Binary labels are standard for policy training because they map directly to reinforcement learning reward signals and imitation learning filtering (train only on successful demonstrations). Continuous quality scores (0-1 or 1-5 scale) provide richer information but require more complex training objectives. Dex-YCB labels hand grasps on a 5-point quality scale, then binarizes at the 'marginal' threshold for policy training. Hybrid approaches store continuous scores in metadata but use binary labels for training, enabling post-hoc analysis of near-miss cases. For production pipelines, start with binary labels to minimize annotation complexity and inter-annotator disagreement, then add continuous scores if policy performance plateaus and you need finer-grained training signal.
How do you handle multi-object grasps where the robot picks up multiple items simultaneously?
Multi-object grasps require explicit task definition: is the goal to grasp all objects (success = all items secured) or any object (success = ≥1 item secured)? For bin-picking tasks, success is typically defined per target object: label as success if the target item is grasped, regardless of incidental contact with other items. For decluttering tasks, success requires all items in the target set to be grasped and removed. Encode multi-object metadata as: target_object_ids (list of intended grasp targets), grasped_object_ids (list of objects actually secured, detected via visual tracking), and success (boolean, true if target_object_ids ⊆ grasped_object_ids). This structured encoding enables training on partial success cases and learning object prioritization strategies.
What tools and platforms support automated grasp success labeling at scale?
Scale AI's physical AI data engine processes 50,000+ manipulation episodes per week with hybrid human-AI workflows, using custom detection rules plus human review. Labelbox provides workflow automation for running Python-based detection scripts on uploaded episodes, with confidence-based routing to human annotators. Encord's active learning platform retrains detection models weekly based on human corrections. For open-source solutions, LeRobot's dataset format includes example scripts for automated success detection from force-torque and gripper state signals. Segments.ai offers point cloud labeling tools for visual confirmation of grasped objects. Most production pipelines combine multiple tools: automated detection in Python, human review in Labelbox or Encord, and final dataset export to HDF5 or RLDS format.
How do grasp success labels differ between simulation and real-world datasets?
Simulation datasets have ground-truth grasp success from physics engine state (object rigidly attached to gripper, contact forces within stable grasp wrench space), enabling perfect labels at zero cost.

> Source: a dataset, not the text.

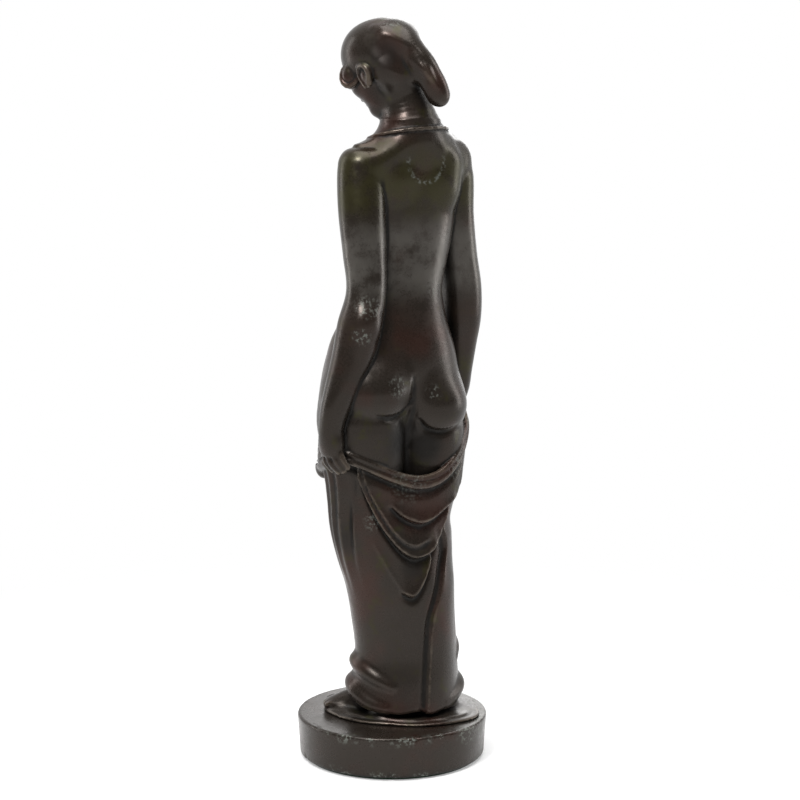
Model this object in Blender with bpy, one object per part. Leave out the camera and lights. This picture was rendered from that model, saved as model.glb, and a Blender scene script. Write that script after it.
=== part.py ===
"""Bronze statuette: a standing draped figure on a round base, as an assembly of castings.

The figure faces -Y and its left side is +X.  The origin is the centre of the base's underside.
Horizontal sections of the body, the arms and the cloth are ellipses whose centres and half-axes
are given in millimetres at a few heights, and a smooth curve runs through them.
"""
from math import cos, pi, radians, sin

import bmesh
import bpy
from mathutils import Matrix, Vector

MM = 0.001
GAP = 0.3                     # clearance between neighbouring pieces
WALL = 3.4                    # thickness of the hollow castings

BASE_RADIUS = 50.0
BASE_HEIGHT = 22.5
BASE_EDGE = 1.2                # radius of the base's rounded upper rim
BASE_WALL = 6.0
CORE_HOLE = 2.6                # radius of the core hole in the middle of the base's top
FELT_THICKNESS = 1.0
FELT_RADIUS = BASE_RADIUS - 3.5
PLATE_THICKNESS = 2.7
PLATE_CENTRE = (-5.0, 3.0)
PLATE_HALF_LENGTH = 41.0
PLATE_HALF_WIDTH = 30.5
PLATE_BEARING = -40.0          # of the plate's long axis
PLATE_LOW = BASE_HEIGHT + GAP
PLATE_TOP = PLATE_LOW + PLATE_THICKNESS

BOLT_PLACES = ((-21.0, 12.0), (8.0, 12.0))
BOLT_RADIUS = 2.5
BOLT_HEAD_RADIUS = 4.6
BOLT_HEAD_HEIGHT = 3.6
WASHER_RADIUS = 5.5
WASHER_THICKNESS = 1.0
BAR_CENTRE = (-6.5, 12.0)
BAR_SIZE = (42.0, 9.0, 5.0)
PIN_RADIUS = 2.0
HIP_PIN_BEARINGS = (45, 135, 270)
HIP_PIN_HEIGHT = 145.0

NECK_JOINT = 331.0
TORSO_FOOT = 140.0
CAVITY_TOP = 318.0             # of the hollow inside the torso
BAND_RADIUS = 2.6
NECKLACE_RADIUS = 0.9
FOOT_HALF_SIZES = (16.5, 7.6, 9.6)
FEET = {"left_foot": ((19.5, -8.5), -45), "right_foot": ((-21.0, -16.0), -100)}

BODY_STEP = 10.0               # spacing of the sections down the body
CLOTH_RINGS = 14
SIDES_BODY = 36
SIDES_HEAD = 28
SIDES_ROLL = 20
SIDES_ARM = 18
SIDES_TUBE = 8
SIDES_ROUND = 48

# height: centre x, centre y, half width, half depth
TORSO = {
    330.7: (-8.4, 4.8, 15.0, 13.2),
    327.0: (-9.3, 4.6, 19.4, 13.8),
    322.0: (-9.5, 3.4, 23.2, 14.0),
    315.0: (-9.0, 2.0, 27.0, 14.8),
    303.0: (-9.0, 0.5, 28.5, 17.0),
    288.0: (-8.0, -1.0, 27.5, 18.6),
    272.0: (-7.0, -0.8, 26.0, 18.0),
    258.0: (-5.0, 0.3, 24.2, 17.2),
    246.0: (-3.0, 1.5, 23.6, 17.0),
    232.0: (-1.6, -0.4, 28.0, 21.2),
    216.0: (-0.6, -1.4, 34.2, 26.2),
    202.0: (0.2, -2.0, 38.0, 29.8),
    188.0: (0.4, -1.4, 39.2, 30.4),
    174.0: (0.3, -0.8, 38.6, 28.4),
    160.0: (0.0, -0.3, 37.4, 26.2),
    151.0: (-0.5, 0.0, 35.4, 24.6),
    TORSO_FOOT: (-1.0, 0.5, 30.6, 21.8),
}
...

Real-world datasets require sensor-based inference with 92-96% accuracy and human review for edge cases. Sim-to-real transfer requires label consistency: if simulation labels grasps as successful when contact force exceeds threshold X, real-world labeling must use the same threshold on force-torque sensor data. Domain randomization helps: train policies on simulation data with label noise (randomly flip 5-8% of success labels) to match real-world label uncertainty. RLBench provides simulation benchmarks with ground-truth labels; DROID and BridgeData V2 provide real-world datasets with sensor-inferred labels. Validate sim-to-real transfer by comparing policy performance on both: if simulation-trained policy achieves 85% success in simulation but only 60% on real robot, investigate label definition mismatch.